Claude and Grok’s Coding is Amazing!

I don’t write code myself, so all the code used for this conversion was written by AI.

The two AIs I used are:

  • Claude 3.7 (Released February 25, 2025): Highly accurate code
  • Grok3 (Released February 15, 2025): Can search the web for the latest information and handle multiple file uploads

I tried the same conversion two months ago using ChatGPT, but the code didn’t work, and it failed.

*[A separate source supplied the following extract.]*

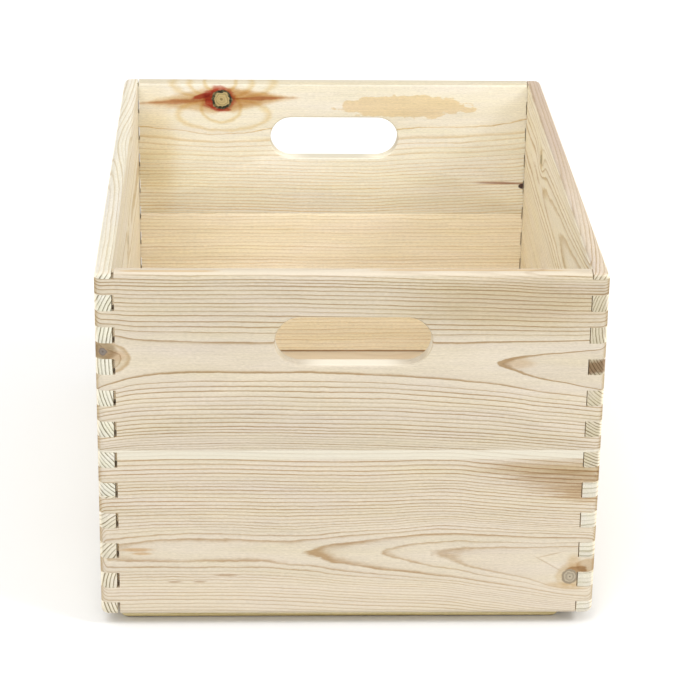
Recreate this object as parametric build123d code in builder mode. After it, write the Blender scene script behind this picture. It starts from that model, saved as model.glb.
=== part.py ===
"""Finger-jointed pine apple crate, 400 x 300 x 230 mm, with a hand hole in each short end.

Each wall is two pine boards glued edge to edge, and the four walls lock together at the
corners with a comb of 10 mm fingers.  A thin plywood base slides in a groove inside the
walls, and two battens glued under it stand proud of the walls, so that they drop inside
the rim of a crate below.

Frame: millimetres, +Z up, +Y along the length, +X to the right of the front end, with the
origin on the ground under the middle of the crate.
"""
import os

from build123d import *

# ---- Overall size ---------------------------------------------------------------------
LENGTH = 400.0
WIDTH = 300.0
HEIGHT = 230.0
FOOT_DROP = 8.0  # how far the battens stand below the walls

# ---- Boards ---------------------------------------------------------------------------
END_THICKNESS = 11.0
SIDE_THICKNESS = 10.0
FRONT_GLUE_LINE = 118.0  # heights above the ground where two boards meet
BACK_GLUE_LINE = 131.0
LEFT_GLUE_LINE = 88.0
RIGHT_GLUE_LINE = 97.0

# ---- Finger joints --------------------------------------------------------------------
FINGER_HEIGHT = 10.0
FIRST_JOINT_DROP = 3.5  # from the rim down to the first joint line
FRONT_LEFT_GAP = 1.6  # play between a side wall's inner face and the end wall's shoulder
BACK_LEFT_GAP = 0.7
RIGHT_GAP = 0.6
END_GAP = 0.6  # play between an end wall's inner face and the side wall's shoulder

# ---- Sanded edges ---------------------------------------------------------------------
CORNER_RADIUS = 5.0  # upright outer corners
RIM_OUTER_RADIUS = 4.0
RIM_INNER_RADIUS = 2.5
SKIRT_RADIUS = 3.5  # lower outer edge of the walls

# ---- Hand holes -----------------------------------------------------------------------
HOLE_WIDTH = 92.0
HOLE_HEIGHT = 30.3
FRONT_HOLE_DROP = 42.5  # from the rim down to the middle of the hole
BACK_HOLE_DROP = 41.2
HOLE_SHIFT = 1.0  # both holes sit slightly to the right of the middle
HOLE_EDGE_RADIUS = 1.2

# ---- Base and battens -----------------------------------------------------------------
BASE_THICKNESS = 4.0
BASE_UNDERSIDE = 18.0  # height of the base's lower face above the ground
BASE_TONGUE = 5.0  # how far the base reaches into each wall
GROOVE_PLAY = 0.5  # depth of the groove beyond the base's edge
BATTEN_LENGTH = 271.0
BATTEN_WIDTH = 30.0
BATTEN_SETBACK = 12.0  # from the outer face of the end wall to the batten
BATTEN_SHIFT = -4.0  # from the middle of the crate
BATTEN_END_RADIUS = 6.0
BATTEN_EDGE_RADIUS = 1.5

# ---- Worked out from the values above -------------------------------------------------
WALL_HEIGHT = HEIGHT - FOOT_DROP
FIRST_JOINT = HEIGHT - FIRST_JOINT_DROP
JOINT_ROWS = int((FIRST_JOINT - FOOT_DROP) // FINGER_HEIGHT)
INNER_WIDTH = WIDTH - 2 * SIDE_THICKNESS
INNER_LENGTH = LENGTH - 2 * END_THICKNESS


def row_centre(row):
    """Height of the middle of a row of the comb, counted down from the first joint line."""
    return FIRST_JOINT - (row + 0.5) * FINGER_HEIGHT


# The end walls have the even rows of the comb.  The side walls have the odd rows, and what
# is left over at the rim and at the skirt.
END_FINGERS = [row_centre(row) for row in range(0, JOINT_ROWS, 2)]

# ---- Wall ring: the outline of all four walls, with every sanded edge ------------------
with BuildPart() as wall_ring:
    with BuildSketch(Plane.XY.offset(FOOT_DROP)):
        RectangleRounded(WIDTH, LENGTH, CORNER_RADIUS)
    extrude(amount=WALL_HEIGHT)
    fillet(wall_ring.faces().sort_by(Axis.Z)[-1].edges(), RIM_OUTER_RADIUS)
    fillet(wall_ring.faces().sort_by(Axis.Z)[0].edges(), SKIRT_RADIUS)
    with BuildSketch(Plane.XY.offset(FOOT_DROP)):
        Rectangle(INNER_WIDTH, INNER_LENGTH)
    extrude(amount=WALL_HEIGHT, mode=Mode.SUBTRACT)
    fillet(wall_ring.faces().sort_by(Axis.Z)[-1].inner_wires()[0].edges(), RIM_INNER_RADIUS)

# ---- Groove: the slot inside the four walls that holds the base ------------------------
with BuildPart() as groove:
    with BuildSketch(Plane.XY.offset(BASE_UNDERSIDE)):
        Rectangle(
            INNER_WIDTH + 2 * (BASE_TONGUE + GROOVE_PLAY),
            INNER_LENGTH + 2 * (BASE_TONGUE + GROOVE_PLAY),
        )
    extrude(amount=BASE_THICKNESS)


def end_board(label, direction, bottom, top, hole_drop=None):
    """One board of an end wall.  direction is -1 at the front and +1 at the back."""
    outer_face = Plane(
        origin=(0, direction * LENGTH / 2, 0), x_dir=(1, 0, 0), z_dir=(0, -1, 0)
    )
    left_gap = FRONT_LEFT_GAP if direction < 0 else BACK_LEFT_GAP
    left_shoulder = -INNER_WIDTH / 2 + left_gap
    right_shoulder = INNER_WIDTH / 2 - RIGHT_GAP
    with BuildPart() as board:
        with BuildSketch(outer_face):
            with Locations(((left_shoulder + right_shoulder) / 2, HEIGHT / 2)):
                Rectangle(right_shoulder - left_shoulder, HEIGHT)
            with Locations([(0, height) for height in END_FINGERS]):
                Rectangle(WIDTH, FINGER_HEIGHT)
            with Locations((0, (bottom + top) / 2)):
                Rectangle(WIDTH, top - bottom, mode=Mode.INTERSECT)
        extrude(amount=direction * END_THICKNESS)
        add(wall_ring.part, mode=Mode.INTERSECT)
        add(groove.part, mode=Mode.SUBTRACT)
        if hole_drop:
            with BuildSketch(outer_face):
                with Locations((HOLE_SHIFT, HEIGHT - hole_drop)):
                    SlotOverall(HOLE_WIDTH, HOLE_HEIGHT)
            extrude(amount=direction * END_THICKNESS, mode=Mode.SUBTRACT)
            flat_faces = board.faces().filter_by(Axis.Y).sort_by(SortBy.AREA)[-2:]
            fillet([face.inner_wires()[0].edges() for face in flat_faces], HOLE_EDGE_RADIUS)
    board.part.label = label
    return board.part


def side_board(label, direction, bottom, top):
    """One board of a side wall.  direction is -1 on the left and +1 on the right."""
    outer_face = Plane(
        origin=(direction * WIDTH / 2, 0, 0), x_dir=(0, 1, 0), z_dir=(1, 0, 0)
    )
    socket_depth = END_THICKNESS + END_GAP
    with BuildPart() as board:
        with BuildSketch(outer_face):
            with Locations((0, (bottom + top) / 2)):
                Rectangle(LENGTH, top - bottom)
            with Locations(
                [
                    (end * (LENGTH - socket_depth) / 2, height)
                    for end in (-1, 1)
                    for height in END_FINGERS
                ]
            ):
                Rectangle(socket_depth, FINGER_HEIGHT, mode=Mode.SUBTRACT)
        extrude(amount=-direction * SIDE_THICKNESS)
        add(wall_ring.part, mode=Mode.INTERSECT)
        add(groove.part, mode=Mode.SUBTRACT)
    board.part.label = label
    return board.part


# ---- End walls ------------------------------------------------------------------------
boards = [
    end_board("front_upper_board", -1, FRONT_GLUE_LINE, HEIGHT, FRONT_HOLE_DROP),
    end_board("front_lower_board", -1, FOOT_DROP, FRONT_GLUE_LINE),
    end_board("back_upper_board", 1, BACK_GLUE_LINE, HEIGHT, BACK_HOLE_DROP),
    end_board("back_lower_board", 1, FOOT_DROP, BACK_GLUE_LINE),
]

# ---- Side walls -----------------------------------------------------------------------
boards += [
    side_board("left_upper_board", -1, LEFT_GLUE_LINE, HEIGHT),
    side_board("left_lower_board", -1, FOOT_DROP, LEFT_GLUE_LINE),
    side_board("right_upper_board", 1, RIGHT_GLUE_LINE, HEIGHT),
    side_board("right_lower_board", 1, FOOT_DROP, RIGHT_GLUE_LINE),
]

# ---- Base panel -----------------------------------------------------------------------
with BuildPart() as base_panel:
    with BuildSketch(Plane.XY.offset(BASE_UNDERSIDE)):
        Rectangle(INNER_WIDTH + 2 * BASE_TONGUE, INNER_LENGTH + 2 * BASE_TONGUE)
    extrude(amount=BASE_THICKNESS)
base_panel.part.label = "base_panel"


def foot_batten(label, direction):
    """A batten across the crate, under one end of the base, with rounded lower corners."""
    outer_face = Plane(
        origin=(BATTEN_SHIFT, direction * (LENGTH / 2 - BATTEN_SETBACK), 0),
        x_dir=(1, 0, 0),
        z_dir=(0, -1, 0),
    )
    with BuildPart() as batten:
        with BuildSketch(outer_face):
            with Locations((0, BASE_UNDERSIDE / 2)):
                Rectangle(BATTEN_LENGTH, BASE_UNDERSIDE)
        extrude(amount=direction * BATTEN_WIDTH)
        corners = batten.edges().filter_by(Axis.Y).group_by(Axis.Z)[0]
        fillet(corners, BATTEN_END_RADIUS)
        underside = batten.faces().sort_by(Axis.Z)[0]
        fillet(underside.edges().filter_by(Axis.X), BATTEN_EDGE_RADIUS)
    batten.part.label = label
    return batten.part


battens = [foot_batten("front_foot_batten", -1), foot_batten("back_foot_batten", 1)]

# ---- Write one file for each piece ----------------------------------------------------
os.makedirs("parts", exist_ok=True)
for piece in boards + [base_panel.part] + battens:
    export_step(piece, f"parts/{piece.label}.step")
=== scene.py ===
import math
from dataclasses import dataclass

import bmesh
import bpy
from mathutils import Matrix, Vector


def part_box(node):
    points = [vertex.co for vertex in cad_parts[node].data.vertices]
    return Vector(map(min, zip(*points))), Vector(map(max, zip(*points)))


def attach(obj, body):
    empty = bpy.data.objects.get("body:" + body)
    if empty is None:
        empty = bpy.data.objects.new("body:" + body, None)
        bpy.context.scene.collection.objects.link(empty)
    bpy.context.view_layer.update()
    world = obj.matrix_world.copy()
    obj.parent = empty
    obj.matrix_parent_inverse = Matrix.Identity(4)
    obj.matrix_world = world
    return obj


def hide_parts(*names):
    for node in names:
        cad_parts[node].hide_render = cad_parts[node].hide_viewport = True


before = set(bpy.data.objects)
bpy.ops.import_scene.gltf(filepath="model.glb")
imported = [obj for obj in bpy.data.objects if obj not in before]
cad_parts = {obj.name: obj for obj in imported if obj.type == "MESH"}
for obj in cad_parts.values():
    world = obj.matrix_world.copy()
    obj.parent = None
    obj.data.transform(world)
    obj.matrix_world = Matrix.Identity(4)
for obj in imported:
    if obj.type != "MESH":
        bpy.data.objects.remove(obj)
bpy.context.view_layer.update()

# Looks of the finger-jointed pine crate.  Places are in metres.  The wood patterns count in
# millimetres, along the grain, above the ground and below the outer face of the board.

SCENE = bpy.context.scene
MM = 0.001


# ---- Fields: arithmetic on node outputs -----------------------------------------------

# Sockets of a colour Mix node, which has others of the same names for numbers.
MIX_FIRST = 6
MIX_SECOND = 7
MIX_RESULT = 2


class Field:
    """A number, point or colour at each place on a surface: one node output."""

    def __init__(self, tree, socket):
        self.tree = tree
        self.socket = socket

    def __add__(self, other):
        return compute(self.tree, "ADD", self, other)

    def __radd__(self, other):
        return compute(self.tree, "ADD", other, self)

    def __sub__(self, other):
        return compute(self.tree, "SUBTRACT", self, other)

    def __rsub__(self, other):
        return compute(self.tree, "SUBTRACT", other, self)

    def __mul__(self, other):
        return compute(self.tree, "MULTIPLY", self, other)

    def __truediv__(self, other):
        return compute(self.tree, "DIVIDE", self, other)

    def __rtruediv__(self, other):
        return compute(self.tree, "DIVIDE", other, self)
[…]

Flux1_euler_Anime Illustration of A young woman sitting at a table in a ca_00042_

This time, I had Claude 3.7 write the initial code, then uploaded error messages to Grok 3 for iterative fixes, which greatly improved efficiency and allowed me to complete the model.

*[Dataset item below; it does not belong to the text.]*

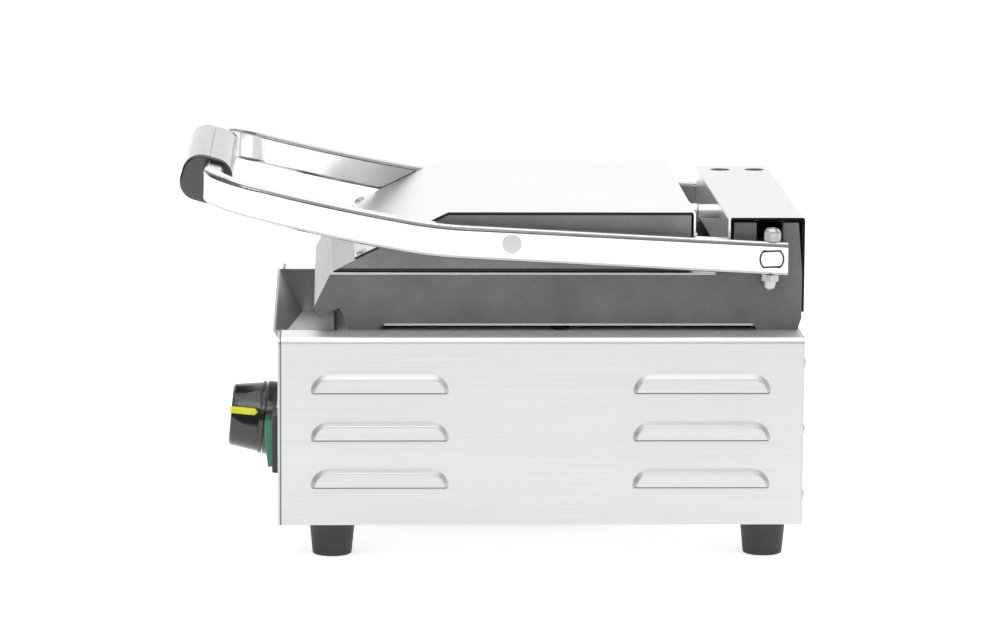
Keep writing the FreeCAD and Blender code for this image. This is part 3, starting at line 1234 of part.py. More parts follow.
def grip():
    """Front and rear shells of the grip, parted along the bar that runs through it."""
    blank = doc.addObject("Part::Box", "GripBlank")
    bind(blank, Length=2 * D.grip_half, Width=D.grip_width, Height=D.grip_height)
    lean = math.radians(D.grip_tilt)
    turn = Rotation(Vector(1, 0, 0), float(-D.grip_tilt))
    corner = turn.multVec(Vector(0, -D.grip_width / 2, -D.grip_height / 2))
    blank.Placement = Placement(Vector(), turn)
    place(blank, (-D.grip_half, back(D.grip_depth) + corner.y, D.grip_level + corner.z))
    barrel = rounded("GripBarrel", blank, D.grip_round, lambda spot, way: abs(way.x) > 0.9)
    eased = rounded("GripEased", barrel, D.grip_edge, lambda spot, way: abs(spot.x) > D.grip_half - 0.01)
    low, high = D.grip_level - 25, D.grip_level + 25
    middle, parting = back(D.grip_depth), back(D.grip_parting)
    screws, holes, bar_holes = [], [], []
    for number, side in enumerate((-52, 0, 52)):
        at = (side, middle + 12.6, D.grip_screw_level)
        screw = rod(f"GripScrewShank{number}", 1.9, (side, parting - 8, D.grip_screw_level),
                    middle + 12.6 - parting + 8, "Y")
        head = rod(f"GripScrewHead{number}", 3.4, at, 1.6, "Y")
        screws.append(fuse(f"GripScrew{number}", [screw, head]))
        holes.append(rod(f"GripScrewBore{number}", 2.0, (side, parting - 9, D.grip_screw_level), 30, "Y"))
        holes.append(rod(f"GripScrewSink{number}", 3.5, at, 10, "Y"))
        bar_holes.append(rod(f"BarBore{number}", 2.0, (side, parting - 9, D.grip_screw_level), 30, "Y"))
    node("handle_frame", cut("HandleFinished", NODES["handle_frame"], bar_holes))
    node("grip_screws", fuse("GripScrews", screws))
    halves = (("grip_front", middle - 30, parting - 0.1), ("grip_rear", parting + 0.1, middle + 30))
    for label, front, rear in halves:
        keep = box(f"{label}Keep", (-D.grip_half - 1, front, low), (D.grip_half + 1, rear, high))
        half_shell = common(f"{label}Half", eased, keep)
        node(label, cut(f"{label}Shell", half_shell, [NODES["handle_frame"]] + holes))


# ---------------------------------------------------------------- upper plate

def upper_plate():
    """Ribbed casting with a sloping brow, hollow on top for the heater."""
    plate = doc.addObject("PartDesign::Body", "UpperCasting")
    face = D.cook_level + D.plate_gap
    sunk = D.cover_gauge + D.cover_seat
    profile = sketch_on(plate, "UpperProfile", "YZ_Plane")
    outline(profile, [
        (back(D.upper_front), face), (back(D.upper_brow) - 0.2, D.upper_brow_level - sunk + 0.1),
        (back(D.cover_fold) + D.cover_shift, D.cover_top - sunk), (back(D.upper_rear), D.cover_top - sunk),
        (back(D.upper_rear), face),
    ])
    pad(plate, profile, 2 * D.plate_half, "Symmetric")
    recess = sketch_on(plate, "UpperRecess", "XY_Plane", D.upper_recess_level)
    rectangle(recess, (-D.casting_recess_half, back(D.upper_recess_front)),
              (D.casting_recess_half, back(D.upper_recess_rear)))
    pocket(plate, recess, 40, flip=True)
    fillet(plate, "UpperRecessCorners", 6,
           lambda spot, way: abs(way.z) > 0.9 and abs(spot.x) < D.plate_half - 1)
    cooking_grooves(plate, "UpperGroove", face, -1)
    sides = sketch_on(plate, "PivotBore", "YZ_Plane")
    circle(sides, (back(D.pivot_depth), D.pivot_level), D.pivot_radius + D.fit_clearance)
    pocket(plate, sides, 2 * D.plate_half + 4, "Symmetric")
    holes = sketch_on(plate, "CoverScrewHoles", "XY_Plane", D.cover_top)
    for side in cover_screw_sides():
        circle(holes, (side, back(D.cover_screw_depth)), 2.0)
    pocket(plate, holes, 36)
    rear_holes = sketch_on(plate, "FlangeScrewHoles", "XZ_Plane", -back(D.upper_rear))
    for side in cover_screw_sides():
        circle(rear_holes, (side, D.flange_screw_level), 2.0)
    pocket(plate, rear_holes, 9, flip=True)
    node("upper_plate", plate)


def cover_screw_sides():
    return (-117.5, 117.5)


def cover_level(depth):
    """Height of the cover's outer face above a depth on its front slope."""
    rise = (D.cover_top - D.upper_brow_level) / (D.cover_fold - D.upper_brow)
    return D.upper_brow_level + (depth - back(D.upper_brow)) * rise


def upper_cover():
    """Folded cover: front slope, flat top and a short rear flange."""
    cover = doc.addObject("PartDesign::Body", "CoverSheet")
    section = sketch_on(cover, "CoverSection", "YZ_Plane")
    gauge = D.cover_gauge
    outline(section, [
        (back(D.upper_brow), D.upper_brow_level), (back(D.cover_fold), D.cover_top),
        (back(D.cover_rear), D.cover_top), (back(D.cover_rear), D.cover_flange_level),
        (back(D.cover_rear) - gauge, D.cover_flange_level), (back(D.cover_rear) - gauge, D.cover_top - gauge),
        (back(D.cover_fold) + D.cover_shift, D.cover_top - gauge),
        (back(D.upper_brow) + gauge / 2, D.upper_brow_level - gauge * 0.9),
    ])
    pad(cover, section, 2 * D.plate_half, "Symmetric")
    fillet(cover, "CoverFolds", 1.1,
           lambda spot, way: abs(way.x) > 0.9 and spot.z > D.cover_top - 0.01)
    holes = sketch_on(cover, "CoverHoles", "XY_Plane", D.cover_top)
    for side in cover_screw_sides():
        circle(holes, (side, back(D.cover_screw_depth)), 2.1)
    pocket(cover, holes, 40)
    rear_holes = sketch_on(cover, "FlangeHoles", "XZ_Plane", -back(D.cover_rear))
    for side in cover_screw_sides():
        circle(rear_holes, (side, D.flange_screw_level), 2.1)
    pocket(cover, rear_holes, 2 * gauge, flip=True)
    node("upper_cover", cover)
    screws = []
    slope = math.degrees(math.atan2(D.cover_top - D.upper_brow_level, D.cover_fold - D.upper_brow))
    depth = back(D.cover_screw_depth)
    level = cover_level(depth)
    for number, side in enumerate(cover_screw_sides()):
        head = doc.addObject("Part::Sphere", f"CoverDome{number}")
        bind(head, Radius=4.2)
        place(head, (side, depth, level - 2.2))
        slab = doc.addObject("Part::Box", f"CoverDomeKeep{number}")
        bind(slab, Length=10, Width=10, Height=8)
        slab.Placement = Placement(Vector(), Rotation(Vector(1, 0, 0), slope))
        corner = slab.Placement.Rotation.multVec(Vector(-5, -5, 0))
        place(slab, (side - 5, depth + corner.y, level + corner.z))
        shank = rod(f"CoverShank{number}", 1.9, (side, depth, level - 8), 8.8)
        screws.append(fuse(f"CoverScrew{number}", [common(f"CoverCap{number}", head, slab), shank]))
        screws.append(pan_screw(f"Flange{number}", (side, back(D.cover_rear), D.flange_screw_level), 9))
    node("cover_screws", fuse("CoverScrews", screws))


def upper_heating():
    seat = D.upper_recess_level
    element("upper_element", seat + D.element_radius, 128.0, 210.0)
    top = seat + 2 * D.element_radius
    clamp_high = (D.clamp_half, back(232), top + D.clamp_gauge)
    clamp_set("upper", seat, 1, (-D.clamp_half, back(110), top), clamp_high)
    blanket_low = top + D.clamp_gauge + D.nut_height + 0.6
    blanket = box("Blanket", (-D.clamp_half, back(108), blanket_low),
                  (D.clamp_half, back(234), D.cover_top - D.cover_gauge - 0.6))
    node("upper_insulation", blanket)


# ---------------------------------------------------------------- build, check and write

casing_wrap()
base_panels()
feet()
casing_screws()
drip_tray()
lower_plate()
lower_plate_fixings()
lower_heating()
dial()
thermostat()
rocker_switch()
mains_connection()
hinge_cap()
hinge_bushes()
torsion_springs()
conduit()
handle()
grip()
upper_plate()
upper_cover()
upper_heating()
doc.recompute()

for obj in doc.Objects:
    if "Invalid" in obj.State or "Error" in obj.State:
        raise ValueError(f"{obj.Name} ({obj.Label}) failed: {obj.State}")
os.makedirs("parts", exist_ok=True)
for label, obj in NODES.items():
    shape = obj.Shape
    if shape.isNull() or not shape.isValid() or not shape.Solids:
        raise ValueError(f"{label} has no valid shape")
    shape.exportStep(f"parts/{label}.step")
    print(f"{label:24s} solids {len(shape.Solids):2d}  volume {shape.Volume / 1000:9.2f} cm3")
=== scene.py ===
import math

import bmesh
import bpy
from mathutils import Matrix, Vector


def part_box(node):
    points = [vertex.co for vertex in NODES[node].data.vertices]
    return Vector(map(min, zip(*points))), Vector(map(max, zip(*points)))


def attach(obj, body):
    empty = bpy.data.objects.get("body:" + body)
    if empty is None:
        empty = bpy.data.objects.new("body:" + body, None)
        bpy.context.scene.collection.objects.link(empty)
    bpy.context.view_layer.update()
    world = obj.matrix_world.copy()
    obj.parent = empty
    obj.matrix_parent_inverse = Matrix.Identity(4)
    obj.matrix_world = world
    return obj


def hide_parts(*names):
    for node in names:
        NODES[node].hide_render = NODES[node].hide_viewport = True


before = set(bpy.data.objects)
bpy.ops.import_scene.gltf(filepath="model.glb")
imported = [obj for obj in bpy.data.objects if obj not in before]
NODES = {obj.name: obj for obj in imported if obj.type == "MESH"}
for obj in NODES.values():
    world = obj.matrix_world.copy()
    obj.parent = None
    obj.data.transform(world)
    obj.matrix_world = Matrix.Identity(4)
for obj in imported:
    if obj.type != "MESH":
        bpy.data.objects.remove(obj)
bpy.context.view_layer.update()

SHEET_GAUGE = 0.0012
cad_casing_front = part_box("casing_wrap")[0].y - SHEET_GAUGE  # the front panel's outer face
HINGE = Vector((0, cad_casing_front + 0.2937, 0.180))
DIAL_CENTRE = Vector((0.082, cad_casing_front, 0.0738))
ARM_PITCH = math.radians(3.0)
DIAL_LEAN = math.radians(5.5)
DIAL_TURN = math.radians(18.0)
WORLD_NEAR, WORLD_FAR, WORLD_DARK = 0.60, 1.08, 0.10  # brightness of the world light
LOUVRE_STARTS = (0.0195, 0.2110)
LOUVRE_LENGTH = 0.0810
LOUVRE_LEVELS = (0.1021, 0.0736, 0.0451)
FLOOR_REACH = 30.0
FLOOR_GLOW = 0.55


# ---------------------------------------------------------------- materials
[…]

If you’re using AI to write code, I highly recommend trying this approach!

Conclusion: Try Flan-T5xxl

  • Flan-T5xxl is a new-generation text encoder.
  • TE-only extracts only the necessary components.
  • GGUF format is a further lightweight model.

The biggest appeal of local image generation is the freedom to use high-quality models shared globally for free.

Flux.1 and SD 3.5 can generate high-quality illustrations, but upgrading the text encoder can further enhance image quality.

FAnime Illustration of A young girl holding a chalkboard that says flan t5 and te-only
Text rendering is also highly accurate

With the release of the TE-only model, the storage size disadvantage of using Flan-T5xxl is gone, so why not give this upgrade a try?

Thank you for reading to the end!


Update History

April 20, 2025

Added details on using FP32 format in Stable Diffusion WebUI Forge.

April 15, 2025

Revised content to reflect ComfyUI updates.

April 2, 2025

Added a link to the ComfyUI-MultiGPU guide.

March 20, 2025

Updated the Flan-T5xxl model list and table.

March 15, 2025

Added the Civitai link.

March 10, 2025

Added a sample workflow for Flux.1_MultiGPU.